The task:
Word for word, restate the lines from the start of the data below through the line containing "and by the wrapper.".

Recorded data:
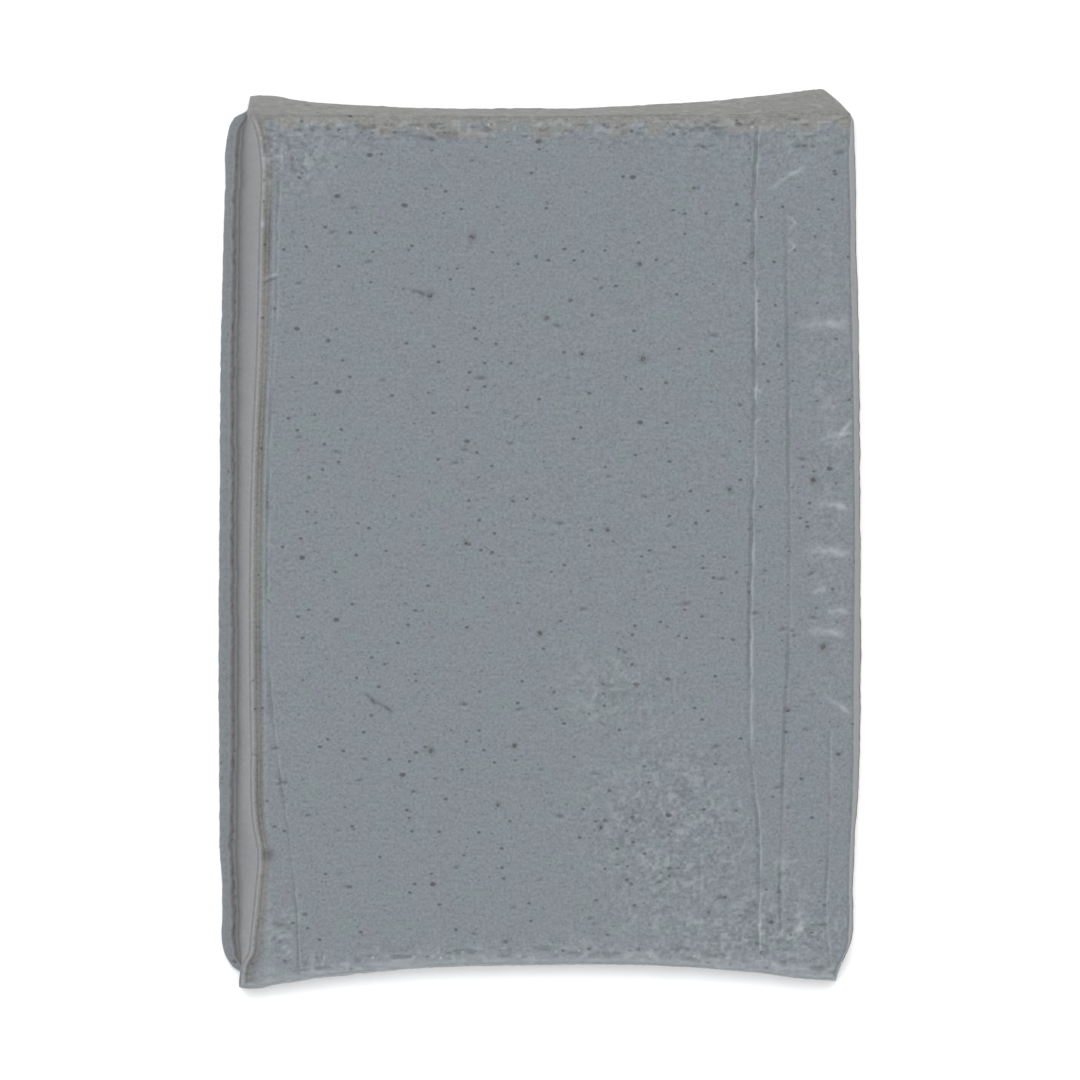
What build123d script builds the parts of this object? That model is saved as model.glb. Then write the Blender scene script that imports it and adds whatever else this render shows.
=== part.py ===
"""A bar of detailing clay: one lump of clay putty with coarse grit worked into it.

The putty is extruded as a flat ribbon along X and chopped to size by a chisel blade that comes
down across it.  The blade's sloped side leaves the left end leaning back, and its flat side
leaves the right end upright.  Both ends keep a squeezed foot along the bottom, with a crevice
where the putty above it was pushed back.  The ribbon's two soft edges are hollow along their
length and flare into an ear at each corner.  Long creases in the top face are left by the cut
and by the wrapper.

Frame: millimetres, +Z up through the thickness, X across the two cut ends, Y along them.  The
origin is on the surface that the bar lies on, in the middle of its overall width and length.
"""

import os

from build123d import *

# ---- Overall sizes ----
bar_width = 63.5  # X, over the feet of the two cut ends
bar_length = 89.0  # Y, from the longest rear ear to the longest front ear
bar_thickness = 12.7  # Z

# ---- The foot, which the blade squeezes out against the table ----
foot_height = 2.6
foot_rear_set_in = 1.9  # how far it stops short of the overall length
foot_front_set_in = 1.3
foot_corner_radius = 2.7
foot_end_bow = 0.8  # how far it bows out at the middle of each cut end
foot_hollow = 0.4  # how far its soft edges hollow in
foot_lip_radius = 0.4  # rounding of its upper rim

# ---- The cut ends above the foot ----
wall_bow = 0.5  # how far the cut walls bow out at their middle
left_ledge = 1.85  # how far the foot stands out from the left wall
right_ledge = 0.7  # how far the foot stands out from the right wall
left_lean = 1.9  # how far the blade's sloped side lays the left wall back
right_lean = 0.25
left_crevice_width = 0.9
left_crevice_depth = 1.8
right_crevice_width = 0.25
right_crevice_depth = 1.2
crevice_undercut = 0.12  # how far a crevice cuts in under the wall behind it
crevice_end_gap = 0.8  # solid putty left between a crevice and the foot's corners

# ---- The soft edges and the four ears ----
edge_hollow = 1.65  # how far the soft edges hollow in, measured from the ear tips
rear_edge_lean = 0.6  # how far the soft edges lean in, midway between the ears
front_edge_lean = 0.15
ear_base = 2.2  # how far back from an ear's tip the cut wall turns into it
ear_tip_width = 1.0  # the blunt end of an ear
rear_left_inset = 1.2  # how far an ear's tip stands in from the cut wall's corner
rear_right_inset = 2.3
front_left_inset = 0.35
front_right_inset = 1.3
rear_left_shortfall = 0.6  # how much shorter this ear is than the longest rear ear
front_right_shortfall = 0.85  # how much shorter this ear is than the longest front ear
rear_ear_fall = 1.9  # how far the top face stops short of the rear ears' tips
front_ear_fall = 0.2
top_edge_radius = 0.4

# ---- The creases in the top face ----
lip_channel_width = 0.55  # the channel behind the left end's rolled lip
lip_channel_depth = 0.35
lip_channel_set_in = 0.8  # from the top face's left edge to the channel's middle
lip_fold_set_in = 1.6  # from the top face's left edge to the fine fold beside the channel
seam_set_in = 10.0  # from the top face's right edge to the wrapper's seam
wrapper_fold_set_in = 7.0
short_fold_set_in = 2.9
short_fold_length = 22.0
crease_width = 0.22
crease_depth = 0.2
crease_bow = 0.7
crease_end_gap = 2.6  # how far the long creases stop short of the top face's soft edges

# ---- The grit ----
large_grain_radius = 0.42
small_grain_radius = 0.28
pale_grain_radius = 0.3
grain_depth_share = 0.3  # depth of a grain's middle below the face, as a share of its radius

# Where the dark grains lie in the top face, as shares of half the width and half the length
large_grain_places = [
    (-0.21, 0.67),
    (-0.34, 0.54),
    (0.32, 0.40),
    (0.66, 0.63),
    (0.85, 0.13),
    (0.88, -0.24),
    (-0.34, -0.47),
]
small_grain_places = [
    (-0.13, -0.59),
    (0.0, -0.21),
    (-0.23, -0.01),
    (0.21, 0.02),
    (0.31, 0.61),
    (0.77, -0.38),
    (-0.08, -0.46),
    (0.19, -0.64),
    (0.02, 0.49),
    (0.13, 0.41),
    (0.59, 0.11),
]
# Where the pale grains lie along each soft edge of the top face: as shares of half the width,
# and how many times their own radius they stand in from the edge
pale_rear_places = [
    (-0.71, 3.2),
    (-0.62, 5.6),
    (-0.47, 3.3),
    (-0.38, 4.9),
    (-0.16, 3.5),
    (0.07, 3.2),
    (0.18, 5.3),
    (0.41, 3.4),
    (0.66, 4.5),
]
pale_front_places = [
    (-0.67, 3.3),
    (-0.52, 3.1),
    (-0.31, 3.2),
    (-0.24, 5.1),
    (-0.02, 3.2),
    (0.12, 5.5),
    (0.27, 3.3),
    (0.48, 3.7),
    (0.69, 3.2),
]

# ---- Worked out from the sizes above ----
LEFT, RIGHT = -1, 1
FRONT, REAR = -1, 1

half_width = bar_width / 2
half_length = bar_length / 2

# The cut walls' middles at the table, then at the top face
wall_x = {
    LEFT: -half_width + left_ledge - left_lean * foot_height / bar_thickness,
    RIGHT: half_width - right_ledge + right_lean * foot_height / bar_thickness,
}
top_left = wall_x[LEFT] + left_lean
top_right = wall_x[RIGHT] - right_lean

# Each ear's inset from its cut wall's corner, and how far out it reaches
ears = {
    (LEFT, REAR): (rear_left_inset, half_length - rear_left_shortfall),
    (RIGHT, REAR): (rear_right_inset, half_length),
    (LEFT, FRONT): (front_left_inset, half_length),
    (RIGHT, FRONT): (front_right_inset, half_length - front_right_shortfall),
}

# The soft edges' middles at the table, then at the top face
edge_y = {}
for end in (FRONT, REAR):
    mean_reach = (ears[LEFT, end][1] + ears[RIGHT, end][1]) / 2
    edge_y[end] = end * (mean_reach - edge_hollow)
top_rear = edge_y[REAR] - rear_edge_lean
top_front = edge_y[FRONT] + front_edge_lean
top_middle_y = (top_rear + top_front) / 2
crease_half_span = (top_rear - top_front) / 2 - crease_end_gap


def ear_points(side, end, lean, fall):
    """Returns an ear's base on the cut wall, its tip, and where its blunt end meets the soft edge."""
    inset, reach = ears[side, end]
    corner_x = wall_x[side] - side * (wall_bow + lean)
    tip_x = corner_x - side * inset
    tip_y = end * (reach - fall)
    base_y = tip_y - end * (ear_base - fall / 2)
    return (corner_x, base_y), (tip_x, tip_y), (tip_x - side * ear_tip_width, tip_y)


def body_outline(wall_lean, edge_lean, ear_fall):
    """Draws the body's outline, drawn in by a lean for each side, and a lean and a fall for each end."""
    corners = {
        (side, end): ear_points(side, end, wall_lean[side], ear_fall[end])
        for side in (LEFT, RIGHT)
        for end in (FRONT, REAR)
    }
    for base, tip, blunt_end in corners.values():
        Polyline(base, tip, blunt_end)
    for side in (LEFT, RIGHT):
        middle = (wall_x[side] - side * wall_lean[side], 0)
        ThreePointArc(corners[side, FRONT][0], middle, corners[side, REAR][0])
    for end in (FRONT, REAR):
        middle = (0, edge_y[end] - end * edge_lean[end])
        ThreePointArc(corners[LEFT, end][2], middle, corners[RIGHT, end][2])


def bowed_strip(middle_x, bow, middle_y, half_span, width):
    """Draws a closed strip along Y whose middle lies at middle_x, bowed towards +X by bow."""
    near = middle_x - width / 2
    far = middle_x + width / 2
    rear = middle_y + half_span
    front = middle_y - half_span
    ThreePointArc((near - bow, front), (near, middle_y), (near - bow, rear))
    Line((near - bow, rear), (far - bow, rear))
    ThreePointArc((far - bow, rear), (far, middle_y), (far - bow, front))
    Line((far - bow, front), (near - bow, front))


# ---- The dark grit: grains in both broad faces, each cut flush with its face ----
grain_kinds = [
    (large_grain_radius, large_grain_places),
    (small_grain_radius, small_grain_places),
]

with BuildPart() as dark_grit:
    for radius, places in grain_kinds:
        sink = radius * grain_depth_share
        with Locations(*[(x * half_width, y * half_length, bar_thickness - sink) for x, y in places]):
            Sphere(radius)
        with Locations(*[(-x * half_width, y * half_length, sink) for x, y in places]):
            Sphere(radius)
    split(bisect_by=Plane.XY.offset(bar_thickness), keep=Keep.BOTTOM)
    split(bisect_by=Plane.XY, keep=Keep.TOP)

# ---- The pale grit: a loose row of grains along each soft edge of the top face ----
pale_grain_z = bar_thickness - pale_grain_radius * grain_depth_share
pale_grain_spots = []
for places, soft_edge_y, inward in [(pale_rear_places, top_rear, -1), (pale_front_places, top_front, 1)]:
    for across, radii in places:
        spot_y = soft_edge_y + inward * radii * pale_grain_radius
        pale_grain_spots.append((across * half_width, spot_y, pale_grain_z))

with BuildPart() as pale_grit:
    with Locations(*pale_grain_spots):
        Sphere(pale_grain_radius)
    split(bisect_by=Plane.XY.offset(bar_thickness), keep=Keep.BOTTOM)

# ---- The foot ----
foot_corner_x = half_width - foot_end_bow
foot_y = {FRONT: -half_length + foot_front_set_in, REAR: half_length - foot_rear_set_in}

with BuildPart() as foot:
    with BuildSketch() as foot_plan:
        with BuildLine():
            for side in (LEFT, RIGHT):
                ThreePointArc(
                    (side * foot_corner_x, foot_y[FRONT]),
                    (side * half_width, 0),
                    (side * foot_corner_x, foot_y[REAR]),
                )
            for end in (FRONT, REAR):
                ThreePointArc(
                    (-foot_corner_x, foot_y[end]),
                    (0, foot_y[end] - end * foot_hollow),
                    (foot_corner_x, foot_y[end]),
                )
        make_face()
        fillet(foot_plan.vertices(), foot_corner_radius)
    extrude(amount=foot_height)
    fillet(foot.faces().sort_by(Axis.Z)[-1].edges(), foot_lip_radius)

# ---- The putty: the body and the foot as one lump, less its crevices, creases and grit pockets ----
crevice_half_span = min(-foot_y[FRONT], foot_y[REAR]) - foot_corner_radius - crevice_end_gap
left_crevice_x = -half_width + left_ledge - left_crevice_width / 2 + crevice_undercut
right_crevice_x = half_width - right_ledge + right_crevice_width / 2 - crevice_undercut
short_fold_half_span = short_fold_length / 2
lip_channel_x = top_left + lip_channel_set_in
fine_creases = [
    (top_left + lip_fold_set_in, -crease_bow, top_middle_y, crease_half_span),
    (top_right - seam_set_in, -crease_bow, top_middle_y, crease_half_span),
    (top_right - wrapper_fold_set_in, crease_bow, top_middle_y, crease_half_span),
    (top_right - short_fold_set_in, crease_bow, -short_fold_half_span, short_fold_half_span),
]

with BuildPart() as clay_bar:
    with BuildSketch():
        with BuildLine():
            body_outline({LEFT: 0, RIGHT: 0}, {FRONT: 0, REAR: 0}, {FRONT: 0, REAR: 0})
        make_face()
    with BuildSketch(Plane.XY.offset(bar_thickness)):
        with BuildLine():
            body_outline(
                {LEFT: left_lean, RIGHT: right_lean},
                {FRONT: front_edge_lean, REAR: rear_edge_lean},
                {FRONT: front_ear_fall, REAR: rear_ear_fall},
            )
        make_face()
    loft(ruled=True)
    fillet(clay_bar.faces().sort_by(Axis.Z)[-1].edges(), top_edge_radius)
    add(foot.part)

    # The crevices behind the ledges
    with BuildSketch(Plane.XY.offset(foot_height)):
        with BuildLine():
            bowed_strip(left_crevice_x, -wall_bow, 0, crevice_half_span, left_crevice_width)
        make_face()
    extrude(amount=-left_crevice_depth, mode=Mode.SUBTRACT)
    with BuildSketch(Plane.XY.offset(foot_height)):
        with BuildLine():
            bowed_strip(right_crevice_x, wall_bow, 0, crevice_half_span, right_crevice_width)
        make_face()
    extrude(amount=-right_crevice_depth, mode=Mode.SUBTRACT)

    # The lip's channel and the fine creases in the top face
    with BuildSketch(Plane.XY.offset(bar_thickness)):
        with BuildLine():
            bowed_strip(lip_channel_x, -crease_bow, top_middle_y, crease_half_span, lip_channel_width)
        make_face()
    extrude(amount=-lip_channel_depth, mode=Mode.SUBTRACT)
    with BuildSketch(Plane.XY.offset(bar_thickness)):
        for middle_x, bow, middle_y, half_span in fine_creases:
            with BuildLine():
                bowed_strip(middle_x, bow, middle_y, half_span, crease_width)
            make_face()
    extrude(amount=-crease_depth, mode=Mode.SUBTRACT)

    # A pocket for each grain
    add(dark_grit.part, mode=Mode.SUBTRACT)
    add(pale_grit.part, mode=Mode.SUBTRACT)

os.makedirs("parts", exist_ok=True)
clay_bar.part.label = "clay_bar"
export_step(clay_bar.part, "parts/clay_bar.step")
dark_grit.part.label = "dark_grit"
export_step(dark_grit.part, "parts/dark_grit.step")
pale_grit.part.label = "pale_grit"
export_step(pale_grit.part, "parts/pale_grit.step")
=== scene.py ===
"""The look of a bar of detailing clay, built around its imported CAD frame.

The bar is one lump of grey putty.  Its top face is the skin of an extruded ribbon, its left and
right ends are chopped by a blade, and its front and rear edges are the ribbon's own soft edges.
All sizes inside the classes are millimetres in the frame's axes: +X towards the upright end,
+Y towards the rear edge, +Z up.  They turn into metres where a mesh or a material is made.
"""

import logging
import math
from abc import ABC, abstractmethod
from dataclasses import dataclass, field
from enum import Enum
from typing import NamedTuple

import bmesh
import bpy
import numpy as np
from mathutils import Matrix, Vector


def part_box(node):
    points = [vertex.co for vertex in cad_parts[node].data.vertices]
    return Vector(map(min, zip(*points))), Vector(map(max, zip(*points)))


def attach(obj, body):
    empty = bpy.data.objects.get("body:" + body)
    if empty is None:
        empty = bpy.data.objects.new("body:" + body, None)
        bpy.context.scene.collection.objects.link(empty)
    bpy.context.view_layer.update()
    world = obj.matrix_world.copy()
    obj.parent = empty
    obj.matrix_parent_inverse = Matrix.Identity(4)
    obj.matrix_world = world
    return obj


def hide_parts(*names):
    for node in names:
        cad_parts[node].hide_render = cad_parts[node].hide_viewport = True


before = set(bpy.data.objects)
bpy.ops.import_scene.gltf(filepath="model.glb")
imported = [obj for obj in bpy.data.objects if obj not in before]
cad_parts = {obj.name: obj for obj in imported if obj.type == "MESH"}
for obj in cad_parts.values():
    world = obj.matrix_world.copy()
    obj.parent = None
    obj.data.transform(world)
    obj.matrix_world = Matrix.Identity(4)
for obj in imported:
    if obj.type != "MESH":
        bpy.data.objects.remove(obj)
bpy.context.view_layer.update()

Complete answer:
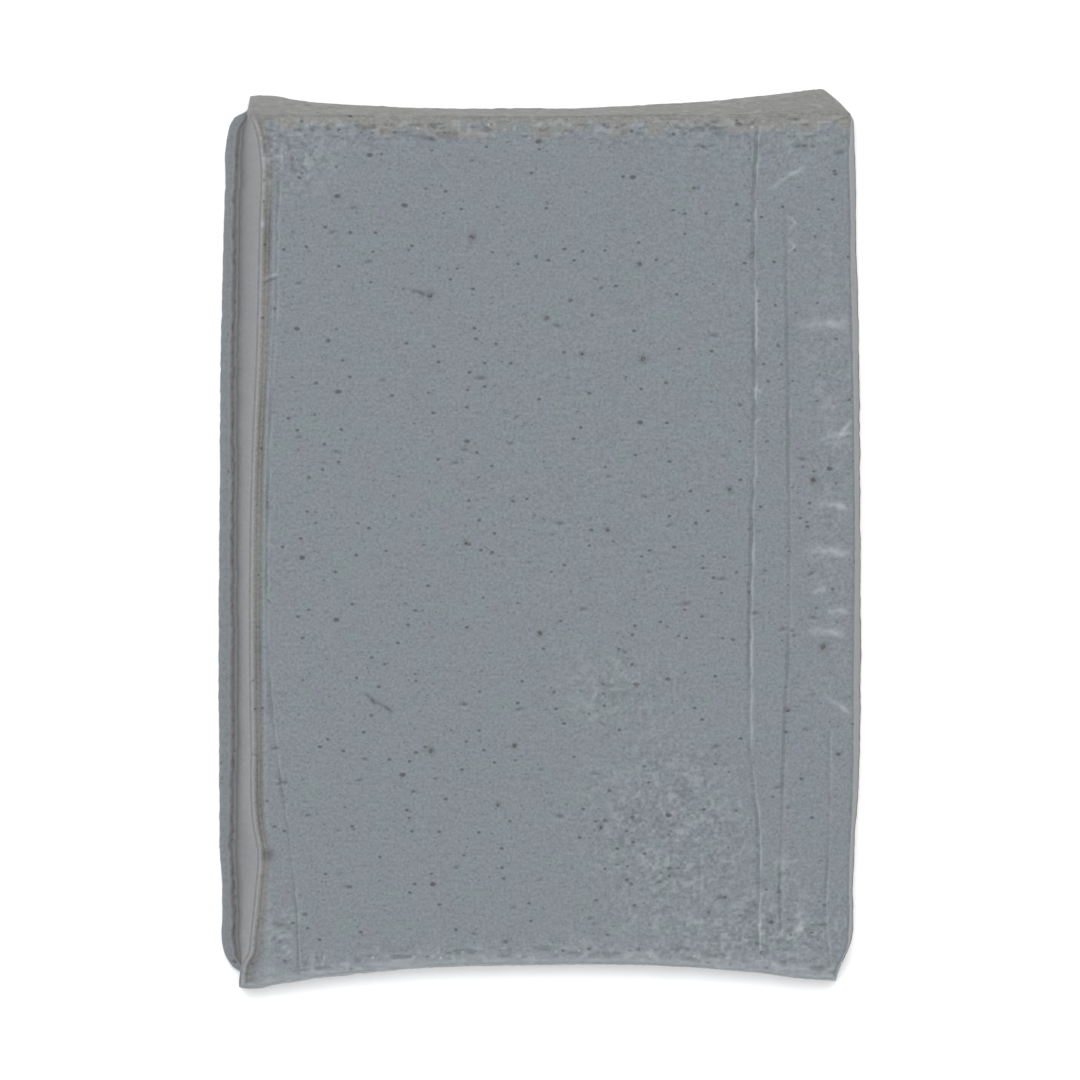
What build123d script builds the parts of this object? That model is saved as model.glb. Then write the Blender scene script that imports it and adds whatever else this render shows.
=== part.py ===
"""A bar of detailing clay: one lump of clay putty with coarse grit worked into it.

The putty is extruded as a flat ribbon along X and chopped to size by a chisel blade that comes
down across it.  The blade's sloped side leaves the left end leaning back, and its flat side
leaves the right end upright.  Both ends keep a squeezed foot along the bottom, with a crevice
where the putty above it was pushed back.  The ribbon's two soft edges are hollow along their
length and flare into an ear at each corner.  Long creases in the top face are left by the cut
and by the wrapper.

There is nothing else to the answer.